Moreover, China’s ambitions couldn’t be clearer. “The U.S. no longer possesses clear military-technical dominance, and China is rapidly emerging as a would-be superpower in science and technology,” said Elsa B. Kania, an adjunct fellow at the Center for a New American Security, a Washington think tank, in 2018. She further asserted that Chinese People’s Liberation Army “might even cut ahead of the U.S. in new frontiers of military power.”

Those advances were powered by a military budget that “grew at an average annual rate of 10 percent from 2000 to 2016,” according to a 2019 report published by the Defense Intelligence Agency.

More to the point, Americans financed every bit of it — more than twice over. In 2018, China’s entire military  budget was $175 billion. The same year, our trade deficit with China reached $419 billion.

Are cheap consumer goods more important than national security?

It seems the Trump administration knows the answer. As ConservativeTreehouse columnist Sundance explains, the president has been laying the groundwork for “multiple trade alternatives to China” since 2017. “Long before media pundits starting noticing/considering how serious President Trump was about structurally resetting the entire landscape of a U.S-China trade relationship, President Trump quietly and methodically laid the groundwork with personal visits to: Prime Minister Shinzo Abe (Japan); President Moon Jae-in (S-Korea); President Tran Dai Quang (Vietnam); and President Rodrigo Duerte (Philippines),” he writes.

In other words, an American public told they would be irreparably harmed by a trade war with China will be able to purchase similar products from other nations. Nations with no ambitions to completely rearrange the world order — on totalitarian terms.

It’s about time. Ever since President Richard Nixon’s 1972 visit to China, Americans have been assured by administrations from both parties that it’s only a matter of time before China’s emulation of capitalist economics evolved into democratic governance.
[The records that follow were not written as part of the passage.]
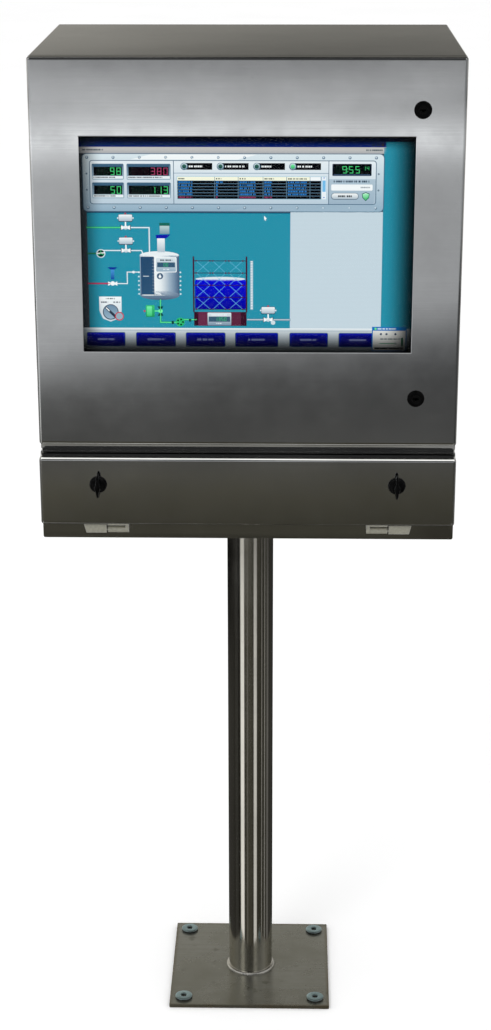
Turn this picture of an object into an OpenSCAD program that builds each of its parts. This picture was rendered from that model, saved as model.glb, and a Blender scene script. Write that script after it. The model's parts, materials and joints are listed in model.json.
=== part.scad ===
// Stainless pedestal operator station: a display enclosure with a touch screen in its
// door, over a keyboard compartment with a fold-down door, on a tube and a base plate.
// Frame: origin under the base plate on the tube's axis, +Z up, the operator at -Y.

/* [Boxes] */
// Width of both boxes and of their doors
box_w = 610; // [600:1:620]
// Depth from the display door's face to the back wall
box_d = 420; // [410:1:430]
// Height of the display enclosure's top above the floor
total_h = 1557; // [1545:1:1580]
// Thickness of the stainless sheet
sheet = 2; // [1.8:0.1:2.2]
// Outside radius of the doors' front bends
bend_r = 4; // [3:0.5:5]
// Width of the flange turned in around each box's opening
rim = 22; // [21:0.5:23]

/* [Display door] */
// Height of the display door
door_h = 559; // [555:1:562]
// Depth of the display door's pan
door_pan = 18; // [17:0.5:18.5]
// Width of the window
window_w = 471; // [465:1:472]
// Height of the window
window_h = 309; // [300:1:312]
// Distance from the door's top edge down to the window
window_drop = 109.5; // [108:0.5:112]
// Distance of the key latches from the door's right edge
latch_inset_x = 61; // [59:0.5:62]
// Distance of the key latches from the door's top and bottom edges
latch_inset_z = 72; // [70:0.5:73]
// Thickness of the touch glass
glass_t = 4; // [3:0.5:4]

/* [Keyboard door] */
// Height of the keyboard door
kdoor_h = 103.5; // [102:0.5:106]
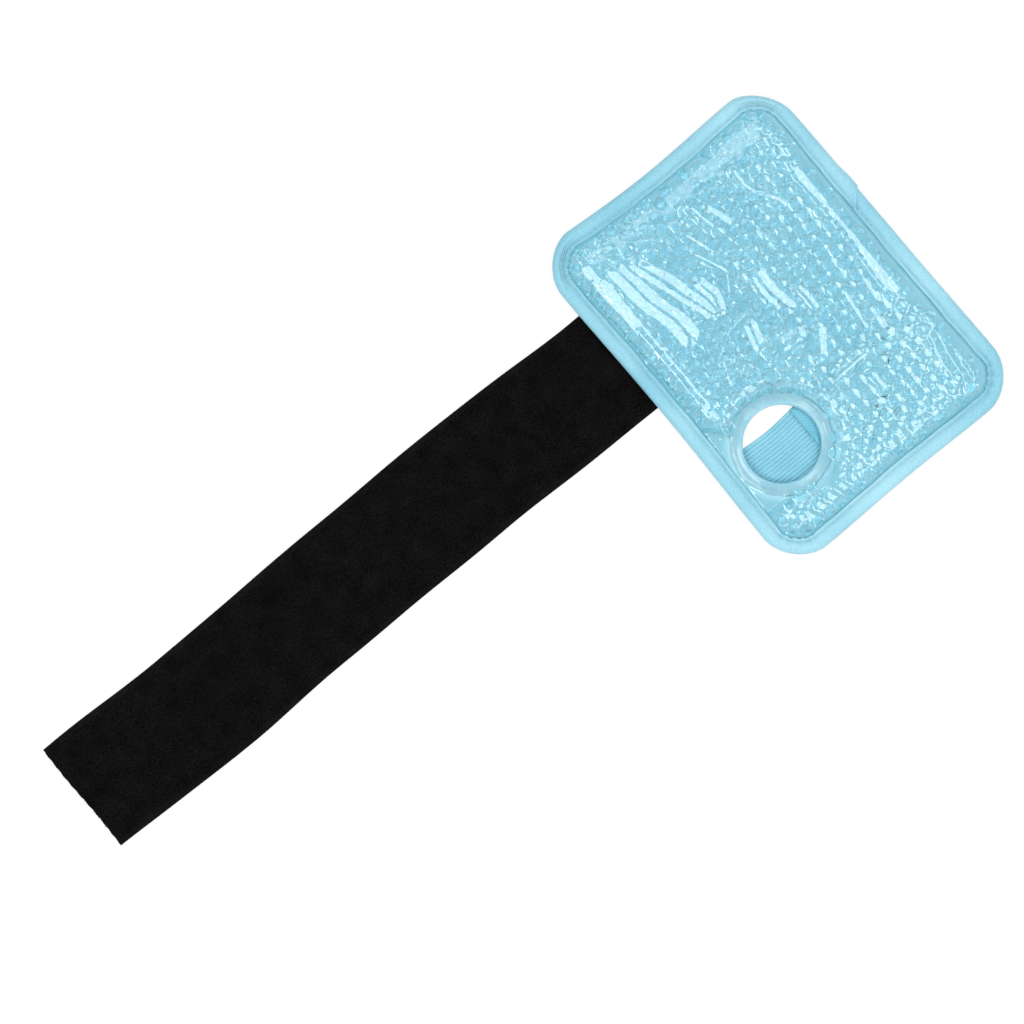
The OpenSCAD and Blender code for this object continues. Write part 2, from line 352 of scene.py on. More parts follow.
# %% Group: weave
weave, g_in, g_out = new_group(
    "weave",
    {"Place": ("Vector", None), "Pitch X": ("Float", 0.0008), "Pitch Y": ("Float", 0.0008)},
    {"Height": "Float"},
)
split = add_node(weave, "SeparateXYZ", n0=g_in.outputs["Place"])
rows = []
for axis in ("X", "Y"):
    turns = maths(weave, "DIVIDE", split.outputs[axis], g_in.outputs["Pitch " + axis])
    rows.append(maths(weave, "SINE", maths(weave, "MULTIPLY", turns, 2 * math.pi)))
crossing = maths(weave, "MULTIPLY", rows[0], rows[1])
backs = maths(weave, "MAXIMUM", maths(weave, "ABSOLUTE", rows[0]), maths(weave, "ABSOLUTE", rows[1]))
height = maths(weave, "ADD", maths(weave, "MULTIPLY", crossing, 0.5), backs)
weave.links.new(maths(weave, "MULTIPLY", height, 0.5), g_out.inputs["Height"])


def woven_height(tree, place, pitch_x, pitch_y):
    """The height of a weave at a place, for threads at these pitches in metres."""
    return place_group(tree, weave, Place=place, Pitch_X=pitch_x, Pitch_Y=pitch_y).outputs["Height"]


# %% [markdown]
# ## Shaping helpers
# Film and cloth are sheets, so each one starts as a flat grid from one operator, and a rule then
# moves its vertices onto the curved place. Pulling them by hand could do the same once, but a rule
# gives the same sheet each time and follows the frame's sizes. Arrays hold all the points at once,
# so that a rule is one formula.

# %% Shaping helpers: meshes


def points_of(bm):
    """The places of all the vertices, as one array."""
    return np.array([v.co for v in bm.verts], float)


def move_points(bm, points):
    """Puts the vertices at new places, in the same order."""
    for vertex, point in zip(bm.verts, points):
        vertex.co = point


def outwards(bm):
    """Turns all the faces of a closed shape outwards, and those of a sheet one way."""
    bmesh.ops.recalc_face_normals(bm, faces=bm.faces)


def new_piece(name, bm, material, smooth=True):
    """A finished piece at the origin, from its bmesh."""
    mesh = bpy.data.meshes.new(name)
    bm.to_mesh(mesh)
    bm.free()
    mesh.materials.append(material)
    mesh.polygons.foreach_set("use_smooth", [smooth] * len(mesh.polygons))
    piece = bpy.data.objects.new(name, mesh)
    scene.collection.objects.link(piece)
    print(f"{name}: {len(mesh.polygons)} faces")
    return piece


# %% [markdown]
# Beads, stitches, loops and hooks are each one small shape, repeated hundreds of times. Copies as
# separate objects would be slow and hard to export, so one mesh takes in all of them, and each
# copy is put in place by its own matrix.

# %% Shaping helpers: many small shapes


def small_shape(name, bm):
    """A mesh of one small shape, to be scattered."""
    outwards(bm)
    mesh = bpy.data.meshes.new(name)
    bm.to_mesh(mesh)
    bm.free()
    print(f"one {name} has {len(mesh.polygons)} faces")
    return mesh


def scatter(name, shape, moves, material):
    """One piece made of many copies of a small shape, each put in place by its own matrix."""
    bm = bmesh.new()
    for move in moves:
        copy = shape.copy()
        copy.transform(move)
        bm.from_mesh(copy)
        bpy.data.meshes.remove(copy)
    return new_piece(name, bm, material)


# %% Shaping helpers: smooth rules


def ramp(x, low, high):
    """0 below low and 1 above high, with a smooth rise between."""
    t = np.clip((x - low) / (high - low), 0, 1)
    return t * t * (3 - 2 * t)


def waves(x, y, seed, pitches, strengths):
    """A smooth random surface: a few sine waves in seeded directions."""
    rng = np.random.default_rng(seed)
    total = np.zeros_like(x)
    for pitch, strength in zip(pitches, strengths):
        for _ in range(3):
            angle, phase = rng.uniform(0, math.pi), rng.uniform(0, 2 * math.pi)
            along = x * math.cos(angle) + y * math.sin(angle)
            total += strength * np.sin(2 * math.pi * along / pitch + phase) / 3
    return total


print(f"a ramp is at {ramp(0.25, 0, 1):.2f} after a quarter of its way")

# %% [markdown]
# ## The pad's outline
# The pad is a rectangle with round corners whose sides pull in, as any filled bag's do. The pieces
# are laid out on the plain rectangle, where lines are straight and distances are simple, and one
# rule then pulls them all in together, so that they still fit each other.

# %% The pad's outline: its rules
corner_r = 18 * MM
long_pinch = 1.8 * MM
short_pinch = 2.3 * MM
pinch_skew = 0.9 * MM
all_corners_in = 0.036
one_corner_in = 0.042


def pull_in(x, y):
    """Pulls the sides in between the corners, rounds the corners off and draws one corner in."""
    along_x = np.clip(x / (half_l - corner_r), -1, 1)
    along_y = np.clip(y / (half_w - corner_r), -1, 1)
    pinch = np.where(x > 0, short_pinch - pinch_skew, short_pinch + pinch_skew)
    pulled_x = x - pinch * (1 - along_y**2) * x / half_l
    pulled_y = y - long_pinch * (1 - along_x**2) * y / half_w
    rounder = all_corners_in * (x / half_l) ** 4 * (y / half_w) ** 4
    drawn = one_corner_in * np.clip(-x / half_l, 0, 1) ** 1.2 * np.clip(y / half_w, 0, 1) ** 2.5
    keep = 1 - rounder - drawn
    return pulled_x * keep, pulled_y * keep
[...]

It was a mistake then. Forty-seven years and trillions of dollars in deficits later, it’s devolved into self-serving, elitist propaganda.

“Once a nation is hooked on the cheap goods that are the narcotic free trade provides, it is rarely able to break free,” argues Pat Buchanan. “The loss of its economic independence is followed by the loss of its political independence, the loss of its greatness and, ultimately, the loss of its national identity.”

That’s the disease. “Make America Great Again” is the antidote.